Objective - Copy each line of the data below with the word "this".

## Begin Supplied records

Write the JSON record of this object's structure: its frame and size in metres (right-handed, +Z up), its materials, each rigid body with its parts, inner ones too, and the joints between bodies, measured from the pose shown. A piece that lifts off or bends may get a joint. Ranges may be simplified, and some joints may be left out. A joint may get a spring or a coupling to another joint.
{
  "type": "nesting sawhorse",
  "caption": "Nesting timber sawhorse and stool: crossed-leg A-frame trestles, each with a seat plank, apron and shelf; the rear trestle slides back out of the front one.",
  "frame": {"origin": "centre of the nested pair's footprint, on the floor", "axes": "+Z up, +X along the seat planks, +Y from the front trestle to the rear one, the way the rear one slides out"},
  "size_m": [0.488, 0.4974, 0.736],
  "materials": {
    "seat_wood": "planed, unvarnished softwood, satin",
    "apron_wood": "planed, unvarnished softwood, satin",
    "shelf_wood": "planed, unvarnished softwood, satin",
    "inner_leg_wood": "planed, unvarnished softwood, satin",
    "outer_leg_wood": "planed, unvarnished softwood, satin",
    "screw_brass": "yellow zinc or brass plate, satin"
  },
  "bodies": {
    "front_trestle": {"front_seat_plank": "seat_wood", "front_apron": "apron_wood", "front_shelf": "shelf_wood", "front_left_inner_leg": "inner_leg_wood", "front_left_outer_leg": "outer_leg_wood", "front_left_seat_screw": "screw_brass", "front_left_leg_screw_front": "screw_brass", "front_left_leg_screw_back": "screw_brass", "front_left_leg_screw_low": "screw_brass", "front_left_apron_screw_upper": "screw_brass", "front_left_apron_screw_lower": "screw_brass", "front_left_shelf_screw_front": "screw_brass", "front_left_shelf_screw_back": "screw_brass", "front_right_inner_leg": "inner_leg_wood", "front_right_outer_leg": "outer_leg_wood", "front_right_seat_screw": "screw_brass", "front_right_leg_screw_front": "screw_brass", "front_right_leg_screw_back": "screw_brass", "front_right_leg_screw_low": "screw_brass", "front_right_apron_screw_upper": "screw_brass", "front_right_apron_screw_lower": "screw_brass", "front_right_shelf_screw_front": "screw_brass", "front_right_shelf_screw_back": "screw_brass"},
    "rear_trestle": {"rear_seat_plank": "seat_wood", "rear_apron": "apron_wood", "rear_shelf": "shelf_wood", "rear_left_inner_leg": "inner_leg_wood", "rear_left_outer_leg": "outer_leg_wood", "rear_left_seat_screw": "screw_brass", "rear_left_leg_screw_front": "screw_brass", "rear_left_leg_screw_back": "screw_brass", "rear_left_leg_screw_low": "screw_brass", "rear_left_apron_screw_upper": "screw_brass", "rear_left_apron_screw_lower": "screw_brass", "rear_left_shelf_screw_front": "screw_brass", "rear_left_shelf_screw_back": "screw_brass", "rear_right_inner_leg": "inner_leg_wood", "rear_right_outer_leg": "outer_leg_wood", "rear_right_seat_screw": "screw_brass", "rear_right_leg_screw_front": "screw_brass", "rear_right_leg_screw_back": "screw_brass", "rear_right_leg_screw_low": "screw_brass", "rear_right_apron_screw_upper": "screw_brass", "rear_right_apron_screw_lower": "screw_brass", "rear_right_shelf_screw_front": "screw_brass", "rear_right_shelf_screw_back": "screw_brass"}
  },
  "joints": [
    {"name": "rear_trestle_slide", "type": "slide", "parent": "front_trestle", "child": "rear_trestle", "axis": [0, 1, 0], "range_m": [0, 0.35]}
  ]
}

## End Supplied records
## Begin Supplied records

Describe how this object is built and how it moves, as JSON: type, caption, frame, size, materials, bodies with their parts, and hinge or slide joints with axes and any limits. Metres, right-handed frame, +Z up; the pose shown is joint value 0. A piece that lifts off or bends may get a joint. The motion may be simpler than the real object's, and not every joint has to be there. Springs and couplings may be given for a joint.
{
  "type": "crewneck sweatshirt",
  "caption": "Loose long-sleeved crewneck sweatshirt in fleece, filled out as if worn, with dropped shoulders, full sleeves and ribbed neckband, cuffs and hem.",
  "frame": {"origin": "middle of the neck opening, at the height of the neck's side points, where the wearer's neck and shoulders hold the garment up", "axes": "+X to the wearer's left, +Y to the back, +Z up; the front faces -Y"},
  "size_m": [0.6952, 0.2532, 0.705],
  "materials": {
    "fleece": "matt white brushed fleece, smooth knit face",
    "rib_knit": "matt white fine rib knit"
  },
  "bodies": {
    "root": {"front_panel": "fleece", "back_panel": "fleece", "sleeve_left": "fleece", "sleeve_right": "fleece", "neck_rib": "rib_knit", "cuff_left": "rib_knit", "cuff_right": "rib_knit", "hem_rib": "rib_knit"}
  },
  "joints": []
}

## End Supplied records

Worked answer -
Write the JSON record of this object's structure: its frame and size in metres (right-handed, +Z up), its materials, each rigid body with its parts, inner ones too, and the joints between bodies, measured from the pose shown. A piece that lifts off or bends may get a joint. Ranges may be simplified, and some joints may be left out. A joint may get a spring or a coupling to another joint.
Describe how this object is built and how it moves, as JSON: type, caption, frame, size, materials, bodies with their parts, and hinge or slide joints with axes and any limits. Metres, right-handed frame, +Z up; the pose shown is joint value 0. A piece that lifts off or bends may get a joint. The motion may be simpler than the real object's, and not every joint has to be there. Springs and couplings may be given for a joint.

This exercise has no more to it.